GAVIN AITCHISON dines out on some fine and filling pub grub at a country pub south of York.
THEY know how to grill 'em in Hillam.
That's what I learned when I ventured there for lunch.
Nine miles west of Selby lies this lovely little village and a homely and bustling pub - and therein, burgers that have to be seen to be believed.
By all accounts, The Cross Keys is a pub on the up. Laura Charles took over last August and says she is delighted with how it is progressing.
"It had not been doing very well," says Laura. "It was not doing very good food. In terms of spending money, we have not done much, but we are encouraging better service and changed the menu."
Those changes demand attention.
The menu contains plenty of old classics (fish & chips, bangers & mash, gammon & egg, and the like).
There are a handful of more creative alternatives (black pudding, belly pork and chorizo skewers, for example). And then there are the burgers, and it is these imaginative works of art that could put The Cross Keys on the pub-goers' map.
"Burgers from around the world," declares the blackboard, above a selection of eight internationally-inspired creations. The French one comes topped with caramelised onions and melted Brie.
The Chinese one is a chicken breast spiced with salt and pepper, with sweet chilli sauce and spring onion. The British one includes bacon, sausage, hash brown and fried egg. The list goes on.
I suspect, somewhere, there are burger purists who would say a burger isn't a true burger if it needs a wooden skewer running from top to bottom to prevent it collapsing, but I'm not one of them.
My wife chose the Moroccan option, a spinach and falafel burger with feta, salad and mayonnaise; I chose the Greek burger, a lamb slab that came with feta, tzatziki, tomato, lettuce, gherkin, onion rings, and a cherry tomato just to top it off. It's hard to inject the wow factor into a burger, but The Cross Keys manage it.
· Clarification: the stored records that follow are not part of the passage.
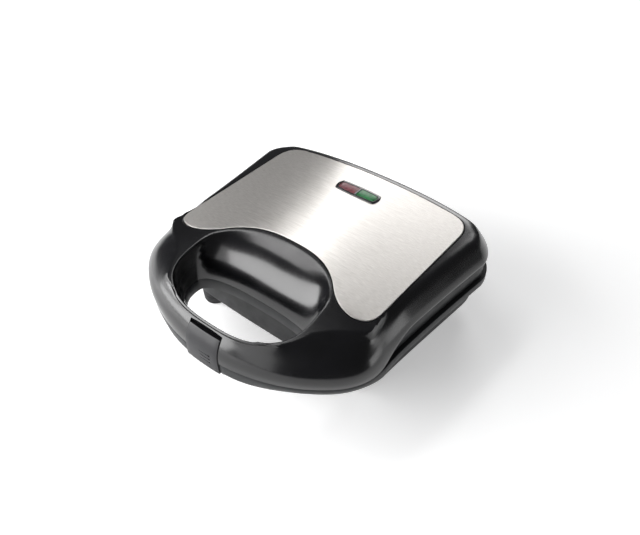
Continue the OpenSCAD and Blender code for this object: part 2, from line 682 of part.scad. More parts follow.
// Inner lid moulding: satin side band and the plate's surround
module lid_frame() color("#2f3134") difference() {
  low = part_z + part_gap;
  n = n_body;
  ring_solid([
    [for (p = inset(body, 3)) [p[0], p[1], low]],
    [for (p = inset(body, 3)) [p[0], p[1], max(low + wall, edge_z(p[1]) - 0.2)]],
    [for (p = inset(body, tongue_in)) [p[0], p[1], max(low + wall + 0.1,
      edge_z(p[1]) - 0.1)]],
    [for (p = inset(body, tongue_in)) [p[0], p[1], max(low + wall + 0.2,
      edge_z(p[1]) + 2)]]], n, false);
  difference() {
    slab(low + wall, 100) polygon(inset(body, tongue_in + 2));
    slab(0, low + wall + 4) difference() {
      grill_area(2.4);
      grill_area(-ledge_in);
    }
  }
  slab(0, 100) low_opening(wall + 1.4);
  slab(0, 100) grill_area(-ledge_in);
  slab(0, 2 * part_z + part_gap - flange_low) grill_area(0.4);
  translate([-clip_x - 1.2, -bow_front - 10, 30])
    cube([2 * clip_x + 2.4, 14.4, 60]);
  slab(low + wall, 100) intersection() {
    square([2 * (cheek_x + cheek_t) + 1, 2 * far], center = true);
    forward_of(-100);
  }
  flip_to_lid() plate_screw_holes(0, flange_low + 1);
  for (x = [-lid_post_x, lid_post_x]) translate([x, lid_post_y, 0]) {
    cylinder(r = 1.7, h = far, $fn = fine);
    cylinder(r = 3, h = lid_head_z, $fn = fine);
  }
  hinge_room(part_z - 5, part_z + 8.5);
  translate([0, -1.2, 0]) hinge_room(part_z + lid_floor, part_z + 8.5);
}
// Inset of the tongue that locates the shell, inside the shell's wall
tongue_in = 6;
lid_head_z = part_z + part_gap + 1.3;
module top_plate() color("#c9c9cb") difference() {
  intersection() {
    slab(top_low, top_high) polygon(steel);
    crown_bar(-steel_proud);
    above_crown(steel_t - steel_proud);
  }
  translate([0, lamp_y]) slab(top_low, top_high) lamp_window(0.15);
}
// Barrel-shaped window with bowed long sides and slanting ends
window_path = [
  [[0, -lamp_d], [lamp_x * 0.35, -lamp_d], [lamp_x * 0.7, -lamp_d + 0.3],
   [lamp_x - 2.2, -lamp_d + 1.1]],
  [[lamp_x - 2.2, -lamp_d + 1.1], [lamp_x + 0.2, -2.4], [lamp_x + 0.2, 2.4],
   [lamp_x - 2.2, lamp_d - 1.1]],
  [[lamp_x - 2.2, lamp_d - 1.1], [lamp_x * 0.7, lamp_d - 0.3],
   [lamp_x * 0.35, lamp_d], [0, lamp_d]]];
module lamp_window(g) polygon(inset(closed(window_path, [5, 6, 5]), -g));
bezel_low = land_z + crown - steel_t + steel_proud;
bezel_top = land_z + crown + 1;
module lamp_bezel() color("#101012") translate([0, lamp_y, 0]) difference() {
  slab(bezel_low, bezel_top) lamp_window(0);
  for (sx = [-1, 1]) lens_cut(sx, 0.1);
}
// Width of the black border round the lenses
bezel_rim = 2.2;
module lens_cut(sx, g) slab(top_low, top_high) intersection() {
  lamp_window(-bezel_rim + g);
  translate([sx * (lamp_x / 2 + 0.4), 0])
    square([lamp_x - 0.8 + 2 * g, 40], center = true);
}
module lens(sx) translate([0, lamp_y, 0]) intersection() {
  lens_cut(sx, 0);
  slab(bezel_low, bezel_top - 0.3) square([2 * far, 2 * far], center = true);
}
module red_lens() color("#7d4347") lens(-1);
module green_lens() color("#1f6b3a") lens(1);
holder_top = land_z + crown - wall - 0.2;
lamp_r = 2;
module lamp_holder() color("#ded9cc") translate([0, lamp_y, 0]) difference() {
  slab(holder_top - 10, holder_top) square([34, 9.6], center = true);
  for (sx = [-1, 1]) translate([sx * 8, 0, 0])
    slab(holder_top - 8.5, far) square([13, 7], center = true);
}
module lamp(sx) translate([sx * 8 - 5.5, lamp_y, holder_top - 8.5 + lamp_r])
  rotate([0, 90, 0]) cylinder(r = lamp_r, h = 11, $fn = fine);
module red_lamp() color("#e08a5a") lamp(-1);
module green_lamp() color("#9fd6a8") lamp(1);
module lid_screws() color("#a9aaac") for (x = [-lid_post_x, lid_post_x])
  translate([x, lid_post_y, lid_head_z]) {
    translate([0, 0, -1.2]) cylinder(r = 2.7, h = 1.2, $fn = fine);
    translate([0, 0, -eps]) cylinder(r = 1.4, h = 12, $fn = fine);
  }

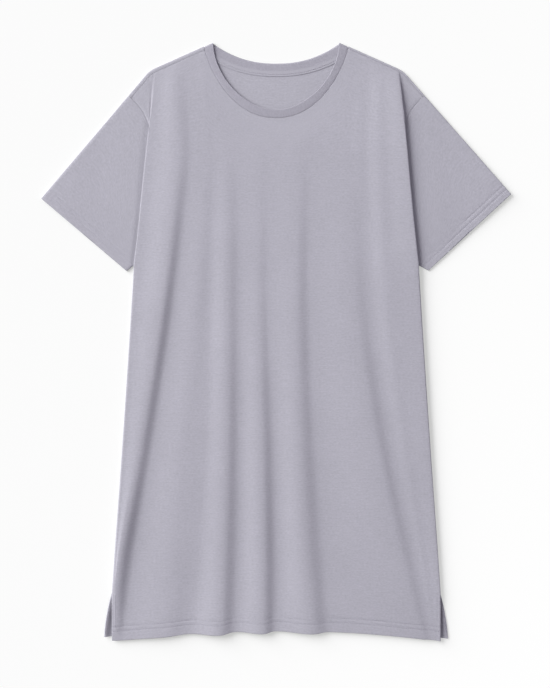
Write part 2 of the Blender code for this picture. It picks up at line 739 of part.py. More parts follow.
def add_grid(mesh, rows, closed=False, flip=False):
    """Adds rows of points, joined by quads; closed joins the ends of each row."""
    columns = len(rows[0])
    verts = [[mesh.verts.new([value * MM for value in point]) for point in row] for row in rows]
    for low, high in zip(verts, verts[1:]):
        for column in range(columns if closed else columns - 1):
            after = (column + 1) % columns
            face = [low[column], low[after], high[after], high[column]]
            mesh.faces.new(face[::-1] if flip else face)


def grid(rows, closed=False):
    mesh = bmesh.new()
    add_grid(mesh, rows, closed)
    return mesh


def piece(name, mesh, material):
    data = bpy.data.meshes.new(name)
    mesh.to_mesh(data)
    mesh.free()
    data.shade_smooth()
    data.materials.append(MATERIALS[material])
    obj = bpy.data.objects.new(name, data)
    DRESS.objects.link(obj)
    return obj


def cloth(name, mesh, thickness, material):
    """A sheet through the middle of the cloth, thickened to both sides."""
    bmesh.ops.recalc_face_normals(mesh, faces=mesh.faces)
    obj = piece(name, mesh, material)
    wall = obj.modifiers.new("wall", "SOLIDIFY")
    wall.thickness = thickness * MM
    wall.offset = 0.0
    wall.use_even_offset = True
    return obj


def make_material(name, colour):
    material = bpy.data.materials.new(name)
    material.use_nodes = True
    shader = material.node_tree.nodes["Principled BSDF"]
    shader.inputs["Base Color"].default_value = colour
    shader.inputs["Roughness"].default_value = 0.9
    shader.inputs["Metallic"].default_value = 0.0
    return material


for old in list(bpy.data.objects):
    bpy.data.objects.remove(old)

DRESS = bpy.data.collections.new("tshirt_dress")
bpy.context.scene.collection.children.link(DRESS)
MATERIALS = {name: make_material(name, colour) for name, colour in COLOURS.items()}

make_back()
make_sleeve(LEFT)
make_sleeve(RIGHT)
make_front()
make_neckband()
make_neck_tape()
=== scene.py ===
"""Looks of a short-sleeved t-shirt dress in cotton jersey, laid out flat and face up.

Each cloth piece is a thin shell on the form of its solid: the front with its soft folds, the back,
the two sleeves, the ribbed neckband and the tape over the back neck seam. Hems are turned in, and
Geometry Nodes sew them. X runs to the wearer's left, Y up to the neck and Z up. The garment's own
sizes are in millimetres, and the settings in metres.
"""

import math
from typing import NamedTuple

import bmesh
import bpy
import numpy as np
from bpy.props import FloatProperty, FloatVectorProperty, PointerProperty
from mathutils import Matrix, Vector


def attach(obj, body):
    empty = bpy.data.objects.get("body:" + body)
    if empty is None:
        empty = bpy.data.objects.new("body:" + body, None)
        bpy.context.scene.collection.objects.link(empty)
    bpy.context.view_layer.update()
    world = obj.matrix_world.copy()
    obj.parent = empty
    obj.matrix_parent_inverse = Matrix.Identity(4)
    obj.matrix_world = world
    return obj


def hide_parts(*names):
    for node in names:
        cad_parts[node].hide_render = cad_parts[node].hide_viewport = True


bl_info = {
    "name": "T-shirt dress, laid flat",
    "version": (1, 0, 0),
    "blender": (4, 5, 0),
    "location": "View3D > Sidebar > Dress",
    "description": "Builds a jersey t-shirt dress laid out flat, with its folds, hems and stitching",
    "category": "Add Mesh",
}

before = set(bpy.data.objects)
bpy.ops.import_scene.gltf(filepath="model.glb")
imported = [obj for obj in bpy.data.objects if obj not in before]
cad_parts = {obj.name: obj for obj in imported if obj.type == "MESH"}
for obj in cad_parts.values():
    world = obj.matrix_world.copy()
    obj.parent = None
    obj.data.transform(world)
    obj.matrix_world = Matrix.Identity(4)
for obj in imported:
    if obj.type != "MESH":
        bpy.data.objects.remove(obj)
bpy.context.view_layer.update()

MM = 0.001

# ---------------------------------------------------------------- the garment's sizes, in millimetres

# Shoulder and sleeve fold, seen from above
NECK_POINT = (116.0, 472.0)         # where the shoulder fold meets the neckband
SHOULDER_CORNER = (202.5, 433.3)    # where it turns down into the sleeve
CORNER_ROUNDING = 10.0
ARMHOLE_START = 147.0               # along the fold from the neck: the armhole seam crosses it

# Body
UNDERARM = (227.4, 122.0)
SLIT_TOP = (262.5, -394.0)
SIDE_FLARE = 0.060                  # half width gained for each mm down the side, at the underarm
HEM_Y = -463.5                      # middle of the hem
HEM_CORNER_DROPS = (18.8, 15.9)     # how far the front's hem falls to its right and left corners
HEM_CORNER_RISE = 3.0               # how far its right corner turns up again, over HEM_CORNER_WIDTH
HEM_CORNER_WIDTH = 37.0
BACK_HEM_Y = -461.0
BACK_HEM_CORNER_DROPS = (9.7, 12.3)     # how far the back's hem falls to its own
HEM_CURVE = 2.2                     # how late both fall, from the middle out
BACK_FLARE_CURVE = 1.9              # how soon the back's slit edge swings out below the slit's top
BACK_INSET = 0.4                    # how far the back lies inside the side line
CHEST_Y = 300.0                     # above this line the sections bend round the neckline

# Neck: a seam and a folded edge, each a superellipse in front and a shallow curve behind
NECK_HALF_WIDTH = 114.6
NECK_AXIS_Y = 469.6                 # where the band starts to turn over the shoulder
NECK_DEPTH = 111.7
NECK_POWERS = (2.2, 1.3)            # across and down: it falls in soon from the shoulder
BACK_NECK_DEPTH = 35.2
BAND_HALF_WIDTH = 100.6
BAND_AXIS_Y = 476.0
BAND_DEPTH = 106.0
BAND_POWERS = (1.8, 1.8)
BACK_BAND_DEPTH = 31.4
BACK_NECK_POWER = 2.25
TAPE_WIDTH = 10.0
TAPE_THICKNESS = 0.7
TAPE_REACH = 0.9                    # share of the back neck seam that the tape covers
TAPE_GAP = 0.1                      # from the back neck seam to the tape
TAPE_ROWS = (1.0, 6.7)              # its stitched rows, down from its upper edge
TAPE_STEP = 0.14                    # how much lower it lies beyond its lower row
TAPE_STEP_WIDTH = 1.2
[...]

Just for good measure, they all come with home-made chips and a side-salad, meaning the £10.50 price is decent value.
Most would have stopped at that point, stuffed to the gunwales. My sensible wife did so. But the things I do for you, dear reader....
On a blackboard that also included sticky toffee pudding, vanilla cheesecake, Hillam mess and half a dozen other choices, it was their chocolate orange bread and butter pudding that drew me in. Circles of orange and speckles of chocolate were interspersed with the bread. Happy days indeed.
We were the first diners of the day when we arrived just after noon for an early Saturday lunch, but the place was filling up as we left, with a couple of large family groups and a few couples, suggesting a good flow of local custom.
"When we first took over, the village really got behind us quickly," says Laura. "They realised we cared and they started local coffee mornings here on Mondays. They also did a fashion show, wreath making and carol singing here before Christmas, so we have had a lot of support."
Whatever its past has been, as a first time visitor to The Cross Keys, I was certainly impressed.
A "pub is the hub" poster just inside the door, promoting those coffee mornings, was an immediate good sign, suggesting some vibrancy about the place.
The hearty greeting from behind the bar was another. And the presence of three real ales was a third, indicating not only that they cared but that they were getting through enough beer to make three handpulls possible.
York Brewery's Guzzler, Timothy Taylor's Golden Best and Thwaites's Lancaster Bomber competed for attention alongside the usual selection of big-name lagers on the bar, and Laura says they have invited regulars to request beers they would like to see as well.
When they do so, it will likely be via Mel, the day-to-day manager whose warm welcome greeted us. He has been in the industry for nearly 40 years, having started out in 1977 at The Crown, near the old Tetley's Brewery in Leeds before running pubs in Garforth and Mirfield.
He thought he had retired but was tempted back by Laura, his daughter, and is loving it. "It's a lovely village, with nice people," he says - and not just because they put him on the front of their newsletter for proposing in the pub on New Year's Eve.
"He's new to the village and has become quite a character," says Laura, who splits her time between The Cross Keys and her other pub, The Crooked Billet in Saxton, near Towton. There, apparently, they specialise not in burgers but in giant Yorkshire puddings. Another day out beckons, methinks. Watch this space.